Школа выживания


Эти книги словно взялись взаимно оспаривать друг друга по всем статьям – от содержания до издания. С одной стороны, чистейшей воды беллетристика (в изначальном, не отягощенном презрительностью значении слова), натуральный “фикшн”, напрямик восходящий к такому малореалистическому жанру, как святочный рассказ. С другой же – правда жизни во всей ее наготе, категорический “нон-фикшн”, ригоризм установки которого обусловлен не столько жанром “бесед”, сколько прямо провозглашенным желанием актера раскрыться полностью, быть максимально искренним и честным.

В романе Хорнби правит бал доведенная до логического завершения “достоевская” полифония: автор не произносит от себя ни слова, предпочитая укрываться за спинами четырех странных персонажей, которые, сменяя друг друга, ведут ход повествования от безысходной завязки к более или менее благостному финалу.

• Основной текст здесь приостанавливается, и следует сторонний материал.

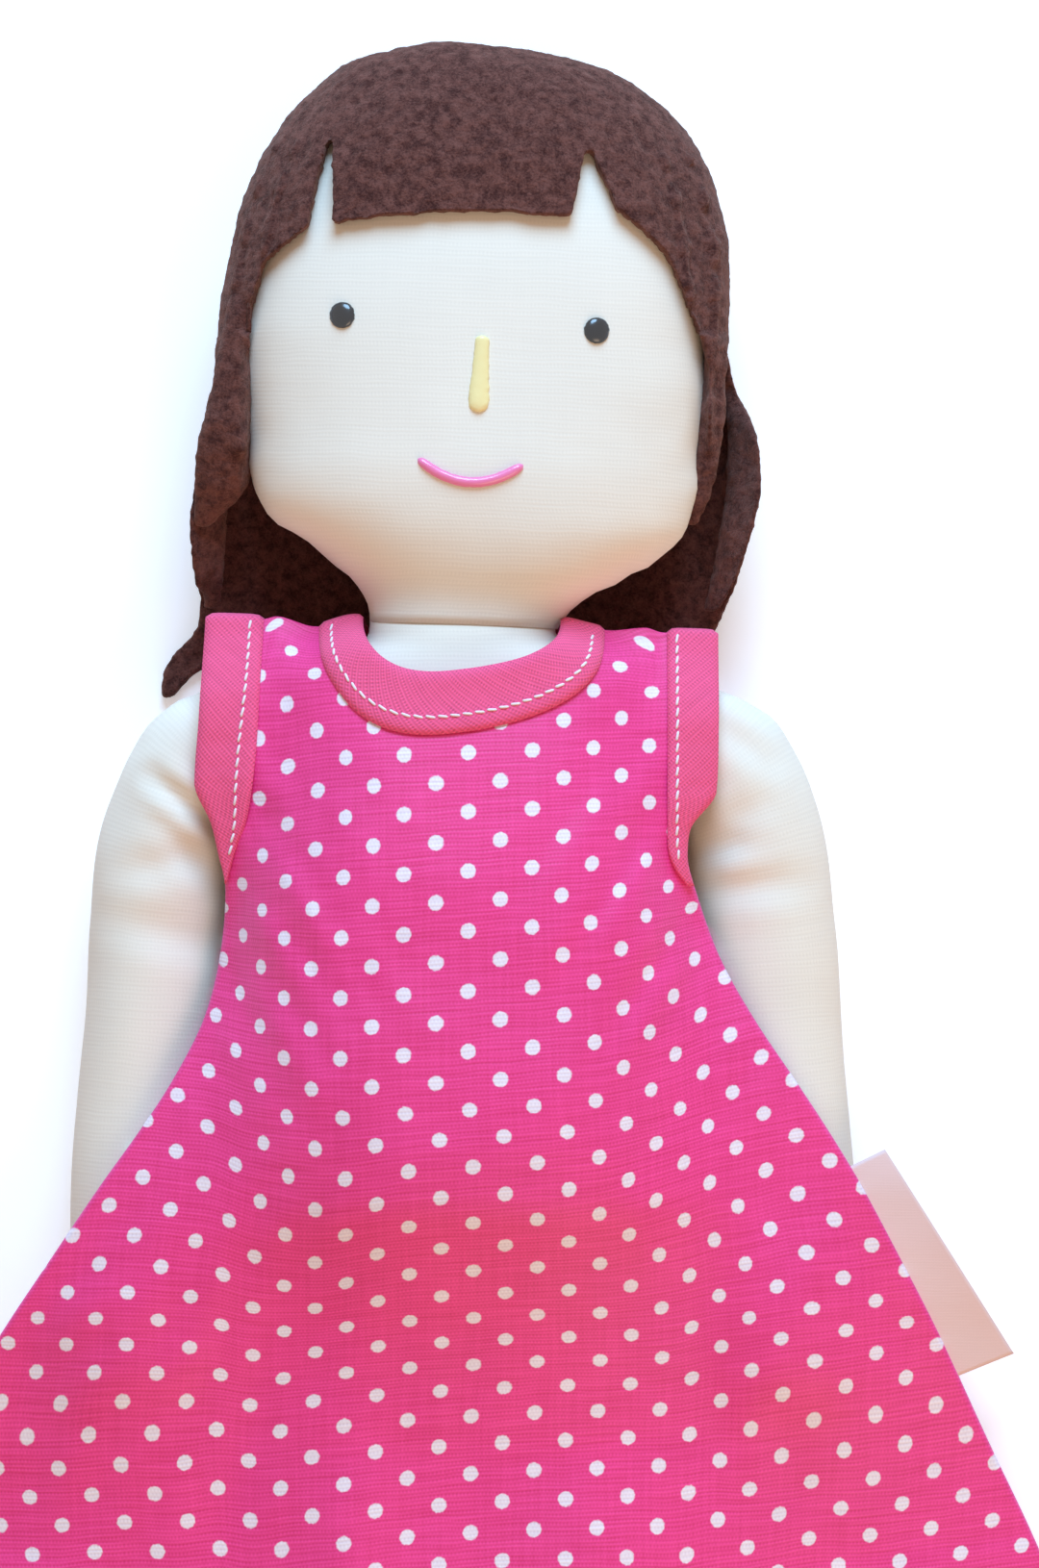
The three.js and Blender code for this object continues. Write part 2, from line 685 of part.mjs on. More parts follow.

В беседах с Депардье все ровно наоборот – человек, всю жизнь занимавшийся озвучиванием чужих слов, изо всех сил старается соскрести с себя не только сотни ролей, но заодно и устойчиво закрепленные за ним маски – везунчика, плейбоя, удачливого бизнесмена и вообще души-парня.

Для полноты картины заметим, что русские издания книг, создававшихся в одно и то же время по обе стороны Ла-Манша, по прихоти судьбы появились в далеких друг от друга точках – в Санкт-Петербурге (марка Red Fish торгово-издательского дома “Амфора”) и Екатеринбурге (издательская группа “У-Фактория”). Да и “тиснуты” довольно полярным образом: одна, питерский Хорнби, – с редкой по-нынешнему времени переводчески-редакторско-корректорской тщательностью, вторая, уральский Депардье, – с не удивляющей уже коллективной торопливостью, небрежностью, несогласованностью и невыверенностью.

Словом, два полюса, два мира – текстовых, родовых, художественно-образных. Воюющих, вроде бы, даже на уровне заглавий. Ведь “Долгое падение” – это не что иное, как попытка растянутого на 400 страниц коллективного самоубийства, по счастливой случайности не задавшегося. Четверо лондонцев, принадлежащих к различным возрастным и социальным категориям, встречаются на крыше небоскреба Топперс-хаус, придя туда с объединяющей их всех целью. И только эта мистическая встреча откладывает – сначала на шесть недель, а потом как будто бы и навсегда – последний полет. Так и не решив до конца, подбадривают ли они друг друга в этом решении или, наоборот, удерживают от него, герои точно зависают между небом и землей в выморочном и изматывающем полете, но уже будучи “скованными одной цепью” возникшей на самом краю пропасти людской ячейки.

А Жерар Депардье, точно в пылу заочного полемического спора, возражает с украшенной его лицом обложки: “А все-таки я жив!” Жив, несмотря на пять шунтов, с незавидной регулярностью повторяющиеся мото- и автоаварии, несмотря на то, что он, по собственным словам, “быть может, и вправду алкоголик”, и обилие “опасных связей”.

Но в том-то и штука, что движет якобы антагонистами одна и та же властная сила. Та же могучая субстанция, что неумолимо гонит на высоченную крышу четверку лузеров, одновременно заставляет популярнейшего и немало преуспевшего во всех возможных областях жизнедеятельности актера пребывать в безостановочном, почти броуновском движении: бросаться в пучины работоголизма, в седло мощной “Ямахи”, несущейся на предельной скорости, в сомнительные финансовые и деловые операции.

Имя этой силе – одиночество. Классическое экзистенциальное одиночество западного образца, впервые описанное по обе стороны от пролива Сартром и Беккетом и долгие годы представлявшееся нам здесь исключительно литературной категорией. А теперь уже практически и наше родное общественное состояние, что бы там ни говорили сторонники теории “особого пути” о сугубо русской распахнутости миру и задушевности.

И в этом смысле столь непохожие друг на друга, но одним онтологическим миром мазанные сочинения выступают для нас сегодня книгами “очень нужными и своевременными”. А что до рецептов, которые выписывает нам меланхолический Хорнби и проповедует “торопящийся” сангвиник Жерар, то они общеизвестны: лучшие лекарства от одиночества суть творчество и “роскошь человеческого общения”. Но эти рецепты нуждаются в наши дни в как можно более частом повторении.